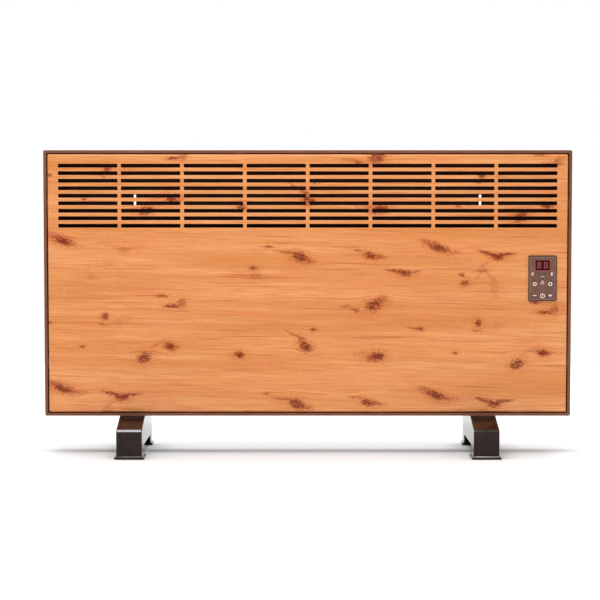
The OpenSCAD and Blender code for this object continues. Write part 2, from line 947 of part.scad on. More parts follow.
// insulated wire along a route
module wire(route, r) {
    sides = 8;
    count = len(route);
    points = [for (i = [0 : count - 1]) each wire_ring(route[i], heading(route, i), r, sides)];
    walls = [for (i = [0 : count - 2], k = [0 : sides - 1])
        [i * sides + k, (i + 1) * sides + k, (i + 1) * sides + (k + 1) % sides,
            i * sides + (k + 1) % sides]];
    first_end = [[for (k = [0 : sides - 1]) k]];
    last_end = [[for (k = [0 : sides - 1]) count * sides - 1 - k]];
    polyhedron(points = points, faces = concat(first_end, walls, last_end), convexity = 4);
}

module wiring() {
    mains_r = 1.3;
    signal_r = 1.6;
    lead = 6;                               // straight start and end of each wire
    wire_y = power_y - lead;
    low_z = power_z - power_h / 2 + 6;
    box_low = fascia_z - box_h / 2;
    block_y = back_in - terminal_size[1];
    color("#c8c0b0") {
        // power board through the grommet to the right-hand element
        wire([[power_x - 20, power_y, low_z], [power_x - 20, wire_y, low_z],
            [power_x - 22, wire_y - 4, low_z - 12], [shield_x + 12, 0, grommet_z],
            [shield_x - 10, 0, grommet_z], [shield_x - 10, -2, element_z - 12]], mains_r);
        // terminal block up to the power board
        for (offset = [-5, 5])
            wire([[terminal_x + offset, block_y, gland_z], [terminal_x + offset, block_y - lead, gland_z],
                [power_x + 11 + offset, wire_y, low_z - 10], [power_x + 11 + offset, wire_y, low_z],
                [power_x + 11 + offset, power_y, low_z]], mains_r);
        // control board down to the power board
        wire([[fascia_x, board_y + board_t, box_low + 14], [fascia_x, box_back - 10, box_low + 14],
            [fascia_x, box_back - 10, box_low - lead], [power_x, wire_y, power_z + power_h / 2 - 5],
            [power_x, power_y, power_z + power_h / 2 - 5]], signal_r);
    }
}

// ---------------------------------------------------------------- feet

// side outline of the foot's upper part, drawn in by a wall
module foot_outline(wall, z0) {
    polygon([[-foot_in / 2 + wall, z0], [-foot_in / 2 + wall, foot_front_h - wall],
        [-seat_len / 2, foot_top - wall], [seat_len / 2, foot_top - wall],
        [foot_in / 2 - wall, foot_front_h - wall], [foot_in / 2 - wall, z0]]);
}

// stands a YZ outline across the foot, a given width
module across(w) {
    translate([-w / 2, 0, 0])
        rotate([90, 0, 90])
            linear_extrude(height = w)
                children();
}

// outline of the arch between the legs
module arch_outline() {
    polygon([[-foot_len / 2 + leg_front, -over], [-foot_len / 2 + leg_front + arch_slope, arch_h],
        [foot_len / 2 - leg_rear - arch_slope, arch_h], [foot_len / 2 - leg_rear, -over]]);
}

// shallow recess in one sloping top face
module slope_recess(end) {
    y_low = foot_in / 2 - recess_margin;
    y_high = seat_len / 2 + 2;
    fall = (foot_top - foot_front_h) / (foot_in / 2 - seat_len / 2);
    z_low = foot_front_h + recess_margin * fall;
    z_high = foot_top - 2 * fall;
    across(foot_w - 2 * recess_margin)
        polygon([[end * y_low, z_low - recess_t], [end * y_low, z_low + over],
            [end * y_high, z_high + over], [end * y_high, z_high - recess_t]]);
}

// places of the two pads under a foot
PADS_Y = [-foot_len / 2 + leg_front / 2, foot_len / 2 - leg_rear / 2];

module foot(x) {
    color("#2c1c18")
        translate([x, 0, 0])
            difference() {
                union() {
                    across(foot_w)
                        foot_outline(0, pad_proud);
                    translate([-foot_w / 2 - flange_side, -foot_len / 2, pad_proud])
                        cube([foot_w + 2 * flange_side, foot_len, flange_t]);
                }
                across(foot_w - 2 * foot_wall)
                    foot_outline(foot_wall, pad_proud + flange_t);
                across(foot_w + 4 * flange_side)
                    arch_outline();
                for (end = [-1, 1])
                    slope_recess(end);
                for (y = PADS_Y)
                    translate([0, y, 0])
                        cylinder(r = pad_r + touch_gap, h = pad_proud + pad_sink);
                for (y = [-foot_screw_y, foot_screw_y])
                    translate([0, y, foot_top - 2 * foot_wall])
                        cylinder(r = foot_screw_r + touch_gap, h = 3 * foot_wall);
            }
}

module foot_left() { foot(-foot_spacing / 2); }
module foot_right() { foot(foot_spacing / 2); }

module foot_plates() {
    color("#8d8f91")
        for (side = [-1, 1])
            translate([side * foot_spacing / 2, 0, floor_in])
                difference() {
                    translate([-foot_w / 2, y_front + rim_depth + 1, 0])
                        cube([foot_w, body_d - rim_depth - 2 * sheet - 3, plate_t]);
                    for (y = [-foot_screw_y, foot_screw_y])
                        translate([0, y, -over])
                            cylinder(r = foot_screw_r + touch_gap, h = plate_t + 2 * over);
                }
}

module foot_screws() {
    head_r = 4.5;
    head_t = 2.5;
    color("#7a7d80")
        for (side = [-1, 1], y = [-foot_screw_y, foot_screw_y])
            translate([side * foot_spacing / 2, y, foot_top - foot_wall - head_t]) {
                cylinder(r = head_r, h = head_t);
                cylinder(r = foot_screw_r, h = head_t + foot_wall + sheet + plate_t + 3);
            }
}

module foot_pads() {
    color("#303030")
        for (side = [-1, 1], y = PADS_Y)
            translate([side * foot_spacing / 2, y, 0])
                cylinder(r = pad_r, h = pad_proud + pad_sink);
}

// ---------------------------------------------------------------- nodes

case_frame();
back_panel();
front_panel();
panel_clips();
inlet_grille();
air_deflector();
heat_shield();
shield_grommet();
wall_slot_plates();
control_fascia();
display_window();
display_digits();
display_module();
indicator_lamps();
key_timer();
key_mode();
key_minus();
key_power();
key_plus();
control_box();
control_board();
key_switches();
board_screws();
power_board();
power_standoffs();
relays();
power_module();
capacitor();
terminal_block();
earth_stud();
element_left();
element_right();
heater_core_left();
heater_core_right();
ceramic_bushes();
core_terminals();
element_brackets();
cutout_bracket();
thermal_cutout();
sensor_clip();
room_sensor();
tilt_switch_body();
tilt_pin();
tilt_pendulum();
tilt_microswitch();
cable_gland();
gland_nut();
wiring();
foot_left();
foot_right();
foot_plates();
foot_screws();
foot_pads();
case_screws();
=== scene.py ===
"""Free-standing panel convector heater: knotty pine print on the front, brown case, glossy feet."""
import json
import math

import bmesh
import bpy
from mathutils import Matrix, Vector


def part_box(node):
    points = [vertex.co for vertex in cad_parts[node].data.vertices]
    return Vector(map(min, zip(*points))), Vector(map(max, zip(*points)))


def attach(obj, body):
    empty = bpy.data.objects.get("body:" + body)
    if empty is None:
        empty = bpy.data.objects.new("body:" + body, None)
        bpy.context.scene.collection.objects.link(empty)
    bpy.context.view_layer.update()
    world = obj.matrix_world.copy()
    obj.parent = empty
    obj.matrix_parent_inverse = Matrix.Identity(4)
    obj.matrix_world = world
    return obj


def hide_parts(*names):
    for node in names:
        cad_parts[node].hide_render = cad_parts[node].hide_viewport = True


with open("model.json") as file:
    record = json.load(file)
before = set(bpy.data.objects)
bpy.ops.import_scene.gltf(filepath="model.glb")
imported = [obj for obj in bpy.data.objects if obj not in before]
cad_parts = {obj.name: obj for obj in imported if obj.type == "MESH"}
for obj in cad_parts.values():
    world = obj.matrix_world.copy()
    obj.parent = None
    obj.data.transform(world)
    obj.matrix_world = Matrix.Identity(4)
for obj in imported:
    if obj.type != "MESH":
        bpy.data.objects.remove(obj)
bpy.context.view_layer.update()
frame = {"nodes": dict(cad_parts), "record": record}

MM = 0.001

# folded front sheet, its bends and the small radius on punched edges
SHEET = 1.2 * MM
FOLD_RADIUS = 2.4 * MM
SLOT_CORNER = 0.9 * MM
PUNCHED_EDGE = 0.55 * MM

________

Report the number of lines above that contain the word "update", and only that number.

2